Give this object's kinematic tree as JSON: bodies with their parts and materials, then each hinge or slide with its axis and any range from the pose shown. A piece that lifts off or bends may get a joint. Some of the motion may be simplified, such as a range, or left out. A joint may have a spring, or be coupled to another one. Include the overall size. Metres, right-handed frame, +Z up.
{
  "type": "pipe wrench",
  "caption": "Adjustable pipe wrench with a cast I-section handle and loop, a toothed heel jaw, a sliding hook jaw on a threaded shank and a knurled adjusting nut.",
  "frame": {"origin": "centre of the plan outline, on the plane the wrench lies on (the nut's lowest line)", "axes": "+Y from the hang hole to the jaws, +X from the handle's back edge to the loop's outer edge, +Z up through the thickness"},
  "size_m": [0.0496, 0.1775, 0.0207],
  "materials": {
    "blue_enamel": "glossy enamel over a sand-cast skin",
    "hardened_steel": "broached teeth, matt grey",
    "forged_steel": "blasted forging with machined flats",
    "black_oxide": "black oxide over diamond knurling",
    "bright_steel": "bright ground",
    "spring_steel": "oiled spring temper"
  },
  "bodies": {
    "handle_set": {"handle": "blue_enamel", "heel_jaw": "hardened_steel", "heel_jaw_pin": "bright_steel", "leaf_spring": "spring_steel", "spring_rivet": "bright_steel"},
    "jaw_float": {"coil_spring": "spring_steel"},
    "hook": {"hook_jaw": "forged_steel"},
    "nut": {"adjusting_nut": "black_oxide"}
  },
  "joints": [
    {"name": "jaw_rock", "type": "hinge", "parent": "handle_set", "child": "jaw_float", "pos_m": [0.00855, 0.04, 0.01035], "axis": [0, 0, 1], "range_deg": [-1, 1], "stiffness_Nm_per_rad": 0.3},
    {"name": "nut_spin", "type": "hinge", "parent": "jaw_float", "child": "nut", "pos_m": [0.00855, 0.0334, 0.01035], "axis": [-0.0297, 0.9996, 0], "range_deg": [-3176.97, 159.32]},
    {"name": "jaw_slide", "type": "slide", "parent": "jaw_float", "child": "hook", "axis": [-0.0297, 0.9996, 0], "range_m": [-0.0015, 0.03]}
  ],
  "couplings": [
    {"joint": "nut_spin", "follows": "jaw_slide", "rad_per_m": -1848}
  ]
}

+ + +

> [Task details]
Every line above should be retyped exactly as given.

> [Completed exercise]
Give this object's kinematic tree as JSON: bodies with their parts and materials, then each hinge or slide with its axis and any range from the pose shown. A piece that lifts off or bends may get a joint. Some of the motion may be simplified, such as a range, or left out. A joint may have a spring, or be coupled to another one. Include the overall size. Metres, right-handed frame, +Z up.
{
  "type": "pipe wrench",
  "caption": "Adjustable pipe wrench with a cast I-section handle and loop, a toothed heel jaw, a sliding hook jaw on a threaded shank and a knurled adjusting nut.",
  "frame": {"origin": "centre of the plan outline, on the plane the wrench lies on (the nut's lowest line)", "axes": "+Y from the hang hole to the jaws, +X from the handle's back edge to the loop's outer edge, +Z up through the thickness"},
  "size_m": [0.0496, 0.1775, 0.0207],
  "materials": {
    "blue_enamel": "glossy enamel over a sand-cast skin",
    "hardened_steel": "broached teeth, matt grey",
    "forged_steel": "blasted forging with machined flats",
    "black_oxide": "black oxide over diamond knurling",
    "bright_steel": "bright ground",
    "spring_steel": "oiled spring temper"
  },
  "bodies": {
    "handle_set": {"handle": "blue_enamel", "heel_jaw": "hardened_steel", "heel_jaw_pin": "bright_steel", "leaf_spring": "spring_steel", "spring_rivet": "bright_steel"},
    "jaw_float": {"coil_spring": "spring_steel"},
    "hook": {"hook_jaw": "forged_steel"},
    "nut": {"adjusting_nut": "black_oxide"}
  },
  "joints": [
    {"name": "jaw_rock", "type": "hinge", "parent": "handle_set", "child": "jaw_float", "pos_m": [0.00855, 0.04, 0.01035], "axis": [0, 0, 1], "range_deg": [-1, 1], "stiffness_Nm_per_rad": 0.3},
    {"name": "nut_spin", "type": "hinge", "parent": "jaw_float", "child": "nut", "pos_m": [0.00855, 0.0334, 0.01035], "axis": [-0.0297, 0.9996, 0], "range_deg": [-3176.97, 159.32]},
    {"name": "jaw_slide", "type": "slide", "parent": "jaw_float", "child": "hook", "axis": [-0.0297, 0.9996, 0], "range_m": [-0.0015, 0.03]}
  ],
  "couplings": [
    {"joint": "nut_spin", "follows": "jaw_slide", "rad_per_m": -1848}
  ]
}